Collaborating with machines for maximum efficiency

There are many times when machines working alongside humans are the best choice. Machines and people working together provides access to the best of both worlds — productivity and speed from machines and emotional intelligence and the ability to handle the unknown from humans.

Hung LeHong, research vice president at Gartner, believes that the Hype Cycle can also signal how brands will use the increasing collaboration between human and machine to win their markets. “Enterprises of the future will use a combination of these three trends to improve productivity, transform citizen and customer experience, and to seek competitive advantage,” he said.

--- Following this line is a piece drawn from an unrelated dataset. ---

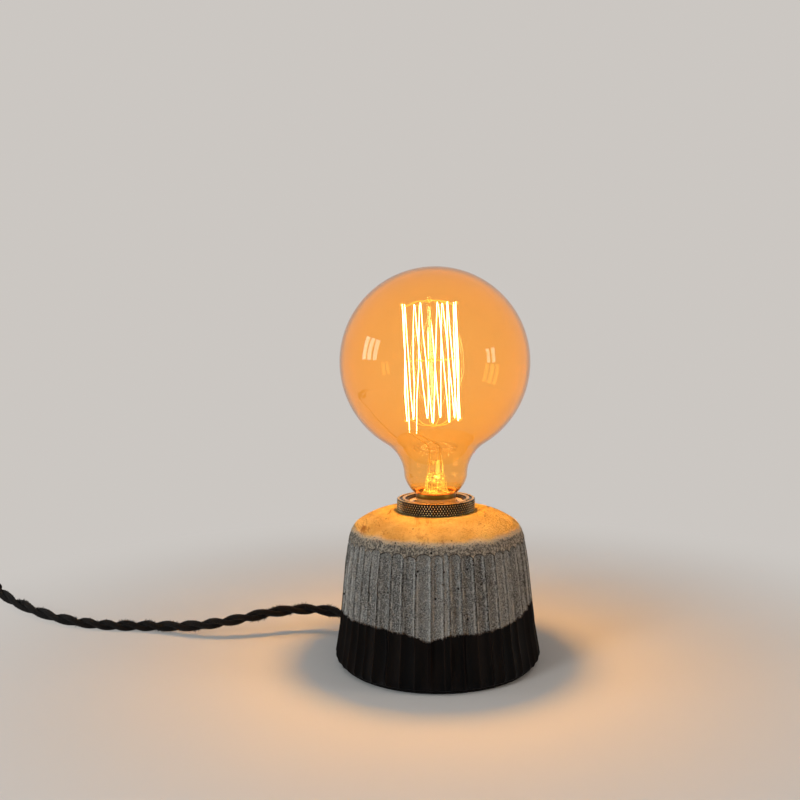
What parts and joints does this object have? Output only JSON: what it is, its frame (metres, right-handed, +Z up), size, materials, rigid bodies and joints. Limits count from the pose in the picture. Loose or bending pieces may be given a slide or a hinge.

With people harnessing technology for maximum impact, the time is right for marketing to embrace the immense amount of data generated by customers. Using insights from big data, marketers can use marketing technology to deliver their content in the best format at the most relevant time in the customer experience. Marketing technology coupled with content marketing will be a powerful force in the next generation customer experience.

Marketers must embrace change

Hype for big data, marketing technologies, content marketing, cloud computing and more only keeps growing among stakeholders in the enterprise. Sometimes marketers may feel like victims of hype cycle technologies.

But the hype is only hype if you allow it to be. Armed with the mentality of an “early adopter,” marketers can learn and experiment with new ideas as they evolve. A healthy balance of optimistic skepticism and pragmatic curiosity will cultivate realistic strategies that incorporate new technology trends.

Marketing as enterprise experimenter for a social business

As the enterprise experimenter, marketers can help cue their business into major market changes that will affect the business as a whole. While not every trend will take off, placing little bets on a number of emerging opportunities can help your company stay several steps ahead of the competition. Even trends that don’t blossom can still provide valuable insight into how the world is evolving and help you better understand your customers.

Staying agile and adapting to change as an entire organization can be extremely difficult. Marketing that has a head start on new technology trends and is already experiencing its impact can lay the foundation for a business that can more quickly embraces market trends at scale when necessary. Use the Hype Cycle to anticipate change in your market, and to help effect change in your industry.